Before the great Bar of History, I impeach the State of Missouri. In the years from 1833 to 1838 there were committed within her borders and against an unoffending, and law-abiding people, acts of shameful robbery, arson, mob-violence; willful, wanton slaughter of men, women and children; worst of all, rape upon virtuous wives and maidens; and, at the last, illegal banishment of some twelve thousand people from the State. For these crimes, repeatedly committed and numerous, no offender was ever brought to punishment by the State. On the contrary the machinery of its government was employed and its officers exerted themselves to further oppress the innocent sufferers; so that instead of being a means for their protection, the government was made an engine for their oppression; and its legislature turning a deaf ear to the story of their wrongs, made liberal appropriations from the State treasury to defray the expenses of those who committed the outrages against them and drove them from the State.

I impeach the State of Missouri before the Bar of American Constitutions and Institutions; and charge that in the crimes permitted and by her officers perpetrated against the Latter-day Saints in the five years between 1833 and 1838, she both deserted and violated the principles of government upon which the State is founded. By failing—nay, worse, by refusing at first to protect by the majesty and righteous execution of her laws, and next by becoming an assailant and robber of the unoffending Latter-day Saints, she denied to them and deprived them of the right to property, the right to pursue happiness, the right to be free the right to worship God after the dictates of their own consciences. And by denying to them and depriving them of these rights, Missouri violated the fundamental principles of American government, and outraged American institutions.
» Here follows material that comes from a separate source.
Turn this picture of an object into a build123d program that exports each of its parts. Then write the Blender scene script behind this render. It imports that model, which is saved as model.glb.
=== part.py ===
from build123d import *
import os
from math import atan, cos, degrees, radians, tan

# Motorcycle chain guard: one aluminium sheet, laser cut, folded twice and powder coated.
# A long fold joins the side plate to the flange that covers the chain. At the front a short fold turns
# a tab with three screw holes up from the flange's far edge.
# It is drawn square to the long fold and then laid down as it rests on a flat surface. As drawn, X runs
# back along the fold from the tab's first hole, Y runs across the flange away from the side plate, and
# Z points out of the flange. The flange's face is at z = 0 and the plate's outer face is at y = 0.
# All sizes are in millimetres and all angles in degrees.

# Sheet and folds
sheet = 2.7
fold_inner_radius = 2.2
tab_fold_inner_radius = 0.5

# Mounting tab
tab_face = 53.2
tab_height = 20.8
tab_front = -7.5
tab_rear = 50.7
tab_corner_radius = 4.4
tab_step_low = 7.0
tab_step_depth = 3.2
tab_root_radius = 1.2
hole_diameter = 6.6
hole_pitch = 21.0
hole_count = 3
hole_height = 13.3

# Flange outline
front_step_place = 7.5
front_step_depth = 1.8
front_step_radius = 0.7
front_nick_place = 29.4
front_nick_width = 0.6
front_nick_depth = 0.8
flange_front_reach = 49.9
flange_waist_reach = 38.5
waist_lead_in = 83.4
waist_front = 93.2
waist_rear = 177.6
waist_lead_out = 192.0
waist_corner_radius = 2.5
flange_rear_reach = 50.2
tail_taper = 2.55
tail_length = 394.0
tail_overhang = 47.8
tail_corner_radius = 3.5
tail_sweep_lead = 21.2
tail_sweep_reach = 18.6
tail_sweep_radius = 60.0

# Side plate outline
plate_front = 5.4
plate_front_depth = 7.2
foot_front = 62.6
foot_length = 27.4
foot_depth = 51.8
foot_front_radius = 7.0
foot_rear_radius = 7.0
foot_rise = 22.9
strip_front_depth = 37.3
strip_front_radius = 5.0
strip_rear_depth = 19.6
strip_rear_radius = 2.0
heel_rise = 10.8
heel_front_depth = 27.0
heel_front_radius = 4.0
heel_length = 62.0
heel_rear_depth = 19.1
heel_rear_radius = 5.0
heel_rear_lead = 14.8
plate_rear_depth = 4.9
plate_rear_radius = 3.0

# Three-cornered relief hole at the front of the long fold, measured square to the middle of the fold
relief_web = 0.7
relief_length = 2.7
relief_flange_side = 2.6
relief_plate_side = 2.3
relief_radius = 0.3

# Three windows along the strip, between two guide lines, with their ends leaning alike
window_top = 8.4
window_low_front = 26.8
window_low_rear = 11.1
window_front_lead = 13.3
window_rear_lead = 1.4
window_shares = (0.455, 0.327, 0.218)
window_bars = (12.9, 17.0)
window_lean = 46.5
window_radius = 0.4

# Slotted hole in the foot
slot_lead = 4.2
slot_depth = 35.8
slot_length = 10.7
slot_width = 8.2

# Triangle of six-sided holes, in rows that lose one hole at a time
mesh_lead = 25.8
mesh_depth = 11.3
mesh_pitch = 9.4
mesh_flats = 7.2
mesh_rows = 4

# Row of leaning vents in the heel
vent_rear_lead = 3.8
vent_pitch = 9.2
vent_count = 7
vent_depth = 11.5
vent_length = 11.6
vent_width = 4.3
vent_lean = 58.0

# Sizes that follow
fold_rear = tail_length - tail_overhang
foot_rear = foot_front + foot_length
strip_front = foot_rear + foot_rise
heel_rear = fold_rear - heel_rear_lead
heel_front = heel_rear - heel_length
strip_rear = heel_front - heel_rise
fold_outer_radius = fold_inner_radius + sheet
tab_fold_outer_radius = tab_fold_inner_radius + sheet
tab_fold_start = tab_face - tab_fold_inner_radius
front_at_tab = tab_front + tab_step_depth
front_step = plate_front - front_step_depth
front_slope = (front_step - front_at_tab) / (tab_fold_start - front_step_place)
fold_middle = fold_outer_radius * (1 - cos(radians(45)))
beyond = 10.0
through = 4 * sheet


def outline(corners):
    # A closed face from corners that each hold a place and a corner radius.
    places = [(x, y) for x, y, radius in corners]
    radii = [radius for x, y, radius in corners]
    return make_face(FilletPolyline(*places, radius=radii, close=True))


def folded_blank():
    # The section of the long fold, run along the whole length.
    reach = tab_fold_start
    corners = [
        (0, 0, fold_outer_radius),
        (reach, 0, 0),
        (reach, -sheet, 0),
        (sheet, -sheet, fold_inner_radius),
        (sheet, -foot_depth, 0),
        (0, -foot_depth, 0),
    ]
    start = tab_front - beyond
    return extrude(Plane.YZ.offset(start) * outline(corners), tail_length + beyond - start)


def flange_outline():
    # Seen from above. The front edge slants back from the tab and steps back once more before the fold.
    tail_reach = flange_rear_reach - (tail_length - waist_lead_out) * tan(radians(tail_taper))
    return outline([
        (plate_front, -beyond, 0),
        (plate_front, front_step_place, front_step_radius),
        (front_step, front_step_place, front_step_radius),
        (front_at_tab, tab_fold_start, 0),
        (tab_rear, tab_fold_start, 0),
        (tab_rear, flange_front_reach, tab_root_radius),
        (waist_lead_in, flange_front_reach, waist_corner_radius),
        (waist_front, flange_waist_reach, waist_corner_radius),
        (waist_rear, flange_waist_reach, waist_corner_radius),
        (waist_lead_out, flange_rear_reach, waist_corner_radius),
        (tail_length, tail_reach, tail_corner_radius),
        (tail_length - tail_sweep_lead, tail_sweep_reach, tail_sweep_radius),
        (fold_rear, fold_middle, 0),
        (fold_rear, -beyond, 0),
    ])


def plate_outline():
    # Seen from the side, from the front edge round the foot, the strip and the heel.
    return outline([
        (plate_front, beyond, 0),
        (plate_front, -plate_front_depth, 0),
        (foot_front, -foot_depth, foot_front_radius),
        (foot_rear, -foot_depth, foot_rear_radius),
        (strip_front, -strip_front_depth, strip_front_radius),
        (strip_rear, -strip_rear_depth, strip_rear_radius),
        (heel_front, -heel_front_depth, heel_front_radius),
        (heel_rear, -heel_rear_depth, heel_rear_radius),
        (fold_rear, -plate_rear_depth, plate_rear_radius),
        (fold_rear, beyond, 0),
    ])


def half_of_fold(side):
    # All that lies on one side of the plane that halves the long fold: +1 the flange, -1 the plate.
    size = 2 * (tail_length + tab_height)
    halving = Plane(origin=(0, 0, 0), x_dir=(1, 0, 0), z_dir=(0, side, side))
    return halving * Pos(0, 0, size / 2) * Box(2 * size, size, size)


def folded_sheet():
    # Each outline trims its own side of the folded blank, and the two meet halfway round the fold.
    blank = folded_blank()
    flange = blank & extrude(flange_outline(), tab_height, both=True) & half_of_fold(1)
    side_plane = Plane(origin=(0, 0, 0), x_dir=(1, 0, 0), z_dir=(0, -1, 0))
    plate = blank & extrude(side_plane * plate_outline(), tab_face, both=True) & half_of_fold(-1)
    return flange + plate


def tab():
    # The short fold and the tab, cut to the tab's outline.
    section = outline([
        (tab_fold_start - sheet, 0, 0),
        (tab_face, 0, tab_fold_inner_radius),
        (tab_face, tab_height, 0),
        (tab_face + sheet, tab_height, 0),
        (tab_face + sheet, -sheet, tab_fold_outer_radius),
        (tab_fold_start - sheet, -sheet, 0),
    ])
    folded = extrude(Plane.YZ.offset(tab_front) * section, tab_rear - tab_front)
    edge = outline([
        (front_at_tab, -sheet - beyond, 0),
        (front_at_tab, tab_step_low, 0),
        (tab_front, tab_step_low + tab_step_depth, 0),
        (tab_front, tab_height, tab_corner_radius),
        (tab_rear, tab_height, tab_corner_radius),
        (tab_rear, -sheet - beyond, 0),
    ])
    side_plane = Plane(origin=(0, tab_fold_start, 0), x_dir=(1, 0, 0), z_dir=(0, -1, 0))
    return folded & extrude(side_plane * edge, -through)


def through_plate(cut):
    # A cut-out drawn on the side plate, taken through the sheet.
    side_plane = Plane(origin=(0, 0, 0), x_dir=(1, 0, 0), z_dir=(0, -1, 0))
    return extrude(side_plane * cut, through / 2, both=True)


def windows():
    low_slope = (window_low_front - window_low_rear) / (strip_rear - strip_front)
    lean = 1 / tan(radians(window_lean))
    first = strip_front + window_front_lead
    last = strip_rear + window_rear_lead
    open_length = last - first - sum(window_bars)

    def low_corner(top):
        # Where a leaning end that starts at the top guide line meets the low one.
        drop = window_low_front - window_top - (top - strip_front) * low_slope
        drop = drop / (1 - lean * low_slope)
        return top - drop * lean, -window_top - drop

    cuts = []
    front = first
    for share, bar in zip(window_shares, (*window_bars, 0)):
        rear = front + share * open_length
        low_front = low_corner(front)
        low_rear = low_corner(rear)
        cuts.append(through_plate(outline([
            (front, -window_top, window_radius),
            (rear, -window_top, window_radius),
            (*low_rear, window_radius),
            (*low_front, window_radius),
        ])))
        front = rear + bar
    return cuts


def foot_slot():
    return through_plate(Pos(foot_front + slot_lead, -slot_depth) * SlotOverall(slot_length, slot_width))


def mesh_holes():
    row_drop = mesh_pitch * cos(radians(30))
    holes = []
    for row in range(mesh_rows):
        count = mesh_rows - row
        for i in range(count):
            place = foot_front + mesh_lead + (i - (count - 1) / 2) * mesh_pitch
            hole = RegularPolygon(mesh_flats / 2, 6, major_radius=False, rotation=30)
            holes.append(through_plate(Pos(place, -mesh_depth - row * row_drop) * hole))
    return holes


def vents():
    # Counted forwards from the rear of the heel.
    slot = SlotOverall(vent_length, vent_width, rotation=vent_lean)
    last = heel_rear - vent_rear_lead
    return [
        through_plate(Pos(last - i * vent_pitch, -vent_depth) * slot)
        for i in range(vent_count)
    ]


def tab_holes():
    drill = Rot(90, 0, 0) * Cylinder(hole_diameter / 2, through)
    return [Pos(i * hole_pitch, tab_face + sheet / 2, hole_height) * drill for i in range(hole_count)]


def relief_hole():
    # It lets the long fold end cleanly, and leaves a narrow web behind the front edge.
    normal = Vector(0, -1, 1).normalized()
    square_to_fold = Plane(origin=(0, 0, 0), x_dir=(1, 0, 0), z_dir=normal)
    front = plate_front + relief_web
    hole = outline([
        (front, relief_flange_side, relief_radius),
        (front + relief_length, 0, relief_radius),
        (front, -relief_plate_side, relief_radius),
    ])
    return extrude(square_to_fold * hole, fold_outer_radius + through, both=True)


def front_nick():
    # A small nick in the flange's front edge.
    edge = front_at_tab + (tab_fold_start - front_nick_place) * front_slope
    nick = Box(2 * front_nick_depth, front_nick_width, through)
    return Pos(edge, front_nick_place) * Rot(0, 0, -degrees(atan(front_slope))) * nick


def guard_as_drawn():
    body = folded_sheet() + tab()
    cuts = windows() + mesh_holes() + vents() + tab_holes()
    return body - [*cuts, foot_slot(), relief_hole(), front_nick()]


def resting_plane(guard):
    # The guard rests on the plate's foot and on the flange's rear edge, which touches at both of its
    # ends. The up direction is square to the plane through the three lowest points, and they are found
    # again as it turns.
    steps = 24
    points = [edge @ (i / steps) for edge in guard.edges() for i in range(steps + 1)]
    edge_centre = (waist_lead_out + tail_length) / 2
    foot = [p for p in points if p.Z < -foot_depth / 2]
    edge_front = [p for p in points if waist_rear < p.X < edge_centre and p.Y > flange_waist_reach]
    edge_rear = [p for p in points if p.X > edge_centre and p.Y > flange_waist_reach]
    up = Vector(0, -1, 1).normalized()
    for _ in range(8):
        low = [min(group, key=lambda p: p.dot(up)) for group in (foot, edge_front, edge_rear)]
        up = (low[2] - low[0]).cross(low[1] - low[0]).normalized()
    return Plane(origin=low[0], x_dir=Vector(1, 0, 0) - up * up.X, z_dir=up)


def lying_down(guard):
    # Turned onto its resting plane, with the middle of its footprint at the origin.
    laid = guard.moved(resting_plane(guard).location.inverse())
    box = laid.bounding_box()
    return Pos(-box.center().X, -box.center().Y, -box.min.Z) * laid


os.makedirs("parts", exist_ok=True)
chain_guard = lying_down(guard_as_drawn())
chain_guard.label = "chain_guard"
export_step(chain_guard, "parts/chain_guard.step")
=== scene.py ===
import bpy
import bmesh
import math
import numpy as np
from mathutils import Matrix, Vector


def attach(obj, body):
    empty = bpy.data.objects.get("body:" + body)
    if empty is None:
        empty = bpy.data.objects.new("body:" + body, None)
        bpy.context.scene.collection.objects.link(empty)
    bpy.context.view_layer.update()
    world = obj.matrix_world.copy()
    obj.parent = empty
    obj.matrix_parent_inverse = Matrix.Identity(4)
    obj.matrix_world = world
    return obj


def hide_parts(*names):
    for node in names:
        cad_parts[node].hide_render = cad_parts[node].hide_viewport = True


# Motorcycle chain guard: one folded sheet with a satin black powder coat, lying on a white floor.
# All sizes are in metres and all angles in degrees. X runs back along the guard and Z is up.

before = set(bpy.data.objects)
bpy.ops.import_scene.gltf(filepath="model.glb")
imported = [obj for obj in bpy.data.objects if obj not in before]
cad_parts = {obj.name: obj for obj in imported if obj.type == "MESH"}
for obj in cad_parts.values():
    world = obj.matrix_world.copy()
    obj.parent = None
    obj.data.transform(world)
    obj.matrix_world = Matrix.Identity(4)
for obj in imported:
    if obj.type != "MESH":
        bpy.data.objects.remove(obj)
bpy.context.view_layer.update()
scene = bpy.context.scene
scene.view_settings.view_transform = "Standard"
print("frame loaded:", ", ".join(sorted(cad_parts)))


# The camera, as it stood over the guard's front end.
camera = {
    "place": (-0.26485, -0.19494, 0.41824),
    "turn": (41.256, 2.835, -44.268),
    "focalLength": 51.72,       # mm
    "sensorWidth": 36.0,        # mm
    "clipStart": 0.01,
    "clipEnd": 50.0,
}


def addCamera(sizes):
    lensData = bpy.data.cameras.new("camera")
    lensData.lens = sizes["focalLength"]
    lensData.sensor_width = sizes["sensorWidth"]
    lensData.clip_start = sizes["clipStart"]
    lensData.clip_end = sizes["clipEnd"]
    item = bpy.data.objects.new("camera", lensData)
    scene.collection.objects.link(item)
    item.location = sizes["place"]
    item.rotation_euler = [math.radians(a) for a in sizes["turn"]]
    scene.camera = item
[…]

Lastly, I charge Missouri's historians, both those who have written the history of the counties in which the outrages I have detailed occurred, as well as the historians of the State at large, with having glazed over these deeds of infamy. They have either withheld or misrepresented the facts, and have descended so low as to become apologists for the State and the officers that could perpetrate and become a party to such acts of injustice, rapine and murder.

The statements of fact in these pages are irrefutable and easy of verification. They can neither be successfully denied, gainsaid, nor explained away; nor can the impeachment of the State of Missouri before the Bar of History, Civilization or of American Institutions. The otherwise grand State of Missouri is stained with dishonor; because of her treatment of the Latter-day Saints on her escutcheon is to be seen the blotch of innocent blood unavenged.
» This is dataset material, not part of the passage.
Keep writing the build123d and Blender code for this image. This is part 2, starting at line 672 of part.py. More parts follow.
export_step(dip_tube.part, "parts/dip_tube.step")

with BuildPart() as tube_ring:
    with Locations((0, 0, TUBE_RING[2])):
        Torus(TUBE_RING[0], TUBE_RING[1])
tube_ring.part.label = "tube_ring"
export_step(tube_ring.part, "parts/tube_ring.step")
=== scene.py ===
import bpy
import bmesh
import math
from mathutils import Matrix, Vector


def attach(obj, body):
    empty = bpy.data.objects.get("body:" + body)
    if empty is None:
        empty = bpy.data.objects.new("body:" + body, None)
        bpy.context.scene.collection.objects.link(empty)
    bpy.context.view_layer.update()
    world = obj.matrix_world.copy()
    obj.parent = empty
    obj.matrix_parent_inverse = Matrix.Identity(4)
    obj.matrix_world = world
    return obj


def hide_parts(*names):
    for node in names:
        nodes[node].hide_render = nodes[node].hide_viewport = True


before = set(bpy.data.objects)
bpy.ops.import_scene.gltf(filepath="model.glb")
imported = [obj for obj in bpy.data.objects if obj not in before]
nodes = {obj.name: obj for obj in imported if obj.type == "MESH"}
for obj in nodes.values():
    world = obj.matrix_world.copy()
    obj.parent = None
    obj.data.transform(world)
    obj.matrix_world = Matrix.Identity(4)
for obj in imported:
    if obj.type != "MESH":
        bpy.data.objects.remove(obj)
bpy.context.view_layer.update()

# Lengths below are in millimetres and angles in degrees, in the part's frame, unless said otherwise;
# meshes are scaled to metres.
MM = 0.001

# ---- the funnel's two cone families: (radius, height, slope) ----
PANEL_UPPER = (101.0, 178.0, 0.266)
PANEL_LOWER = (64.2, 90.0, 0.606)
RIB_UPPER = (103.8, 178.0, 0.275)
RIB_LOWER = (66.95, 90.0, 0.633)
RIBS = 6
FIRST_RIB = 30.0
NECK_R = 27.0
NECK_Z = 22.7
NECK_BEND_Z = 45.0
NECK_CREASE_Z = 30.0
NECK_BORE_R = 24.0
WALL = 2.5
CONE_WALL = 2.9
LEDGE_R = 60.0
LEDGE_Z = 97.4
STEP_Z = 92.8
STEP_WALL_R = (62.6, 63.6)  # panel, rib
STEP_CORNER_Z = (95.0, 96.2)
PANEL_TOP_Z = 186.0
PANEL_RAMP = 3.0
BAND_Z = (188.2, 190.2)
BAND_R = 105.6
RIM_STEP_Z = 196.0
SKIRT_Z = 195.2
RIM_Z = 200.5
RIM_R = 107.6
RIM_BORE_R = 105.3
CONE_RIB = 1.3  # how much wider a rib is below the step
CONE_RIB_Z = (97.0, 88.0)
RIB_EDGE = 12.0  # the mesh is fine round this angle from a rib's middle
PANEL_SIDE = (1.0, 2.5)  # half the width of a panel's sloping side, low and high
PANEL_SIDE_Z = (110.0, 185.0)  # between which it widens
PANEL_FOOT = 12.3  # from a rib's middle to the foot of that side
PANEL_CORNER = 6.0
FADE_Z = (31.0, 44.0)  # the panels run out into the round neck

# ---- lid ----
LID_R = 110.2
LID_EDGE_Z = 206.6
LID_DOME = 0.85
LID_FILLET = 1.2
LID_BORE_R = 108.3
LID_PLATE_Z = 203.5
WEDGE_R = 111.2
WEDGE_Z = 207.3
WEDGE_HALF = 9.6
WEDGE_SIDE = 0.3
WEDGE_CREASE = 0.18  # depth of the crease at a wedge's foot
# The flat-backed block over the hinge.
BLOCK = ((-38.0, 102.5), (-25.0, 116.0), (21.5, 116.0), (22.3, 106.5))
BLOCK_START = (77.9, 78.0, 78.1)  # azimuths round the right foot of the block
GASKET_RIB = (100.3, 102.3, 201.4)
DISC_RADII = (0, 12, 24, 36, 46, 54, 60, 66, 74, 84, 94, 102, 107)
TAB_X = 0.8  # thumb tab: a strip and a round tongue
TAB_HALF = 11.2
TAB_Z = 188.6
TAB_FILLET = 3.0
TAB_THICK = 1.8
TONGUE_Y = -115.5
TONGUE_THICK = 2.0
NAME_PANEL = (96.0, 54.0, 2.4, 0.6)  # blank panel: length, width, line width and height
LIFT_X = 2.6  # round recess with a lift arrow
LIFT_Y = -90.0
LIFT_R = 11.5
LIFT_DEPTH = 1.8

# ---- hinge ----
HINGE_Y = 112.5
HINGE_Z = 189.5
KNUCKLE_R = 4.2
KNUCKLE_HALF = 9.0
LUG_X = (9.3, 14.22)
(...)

In undertaking the task of writing this history, the one thought above all others in my mind has been the desire to present to the youth of the Latter-day Saints, many of whose fathers passed through these trying scenes, with a circumstantial account of them that they might know how much was endured by their fathers for the truth's sake; that they might learn to prize it, not only for what it is in itself, but also to prize it to some degree for what it cost the fathers. But at the close of my task I find myself convinced that it is equally important that the people of Missouri and of the United States should have the plain facts presented to them, that they may not unwittingly, as the general tendency now is, become in a manner parties to the crime by approving what was done in that period, and thus fall under the displeasure of God, whose words are equally strong against those who shed the blood of the saints and the prophets, and those who applaud such crimes.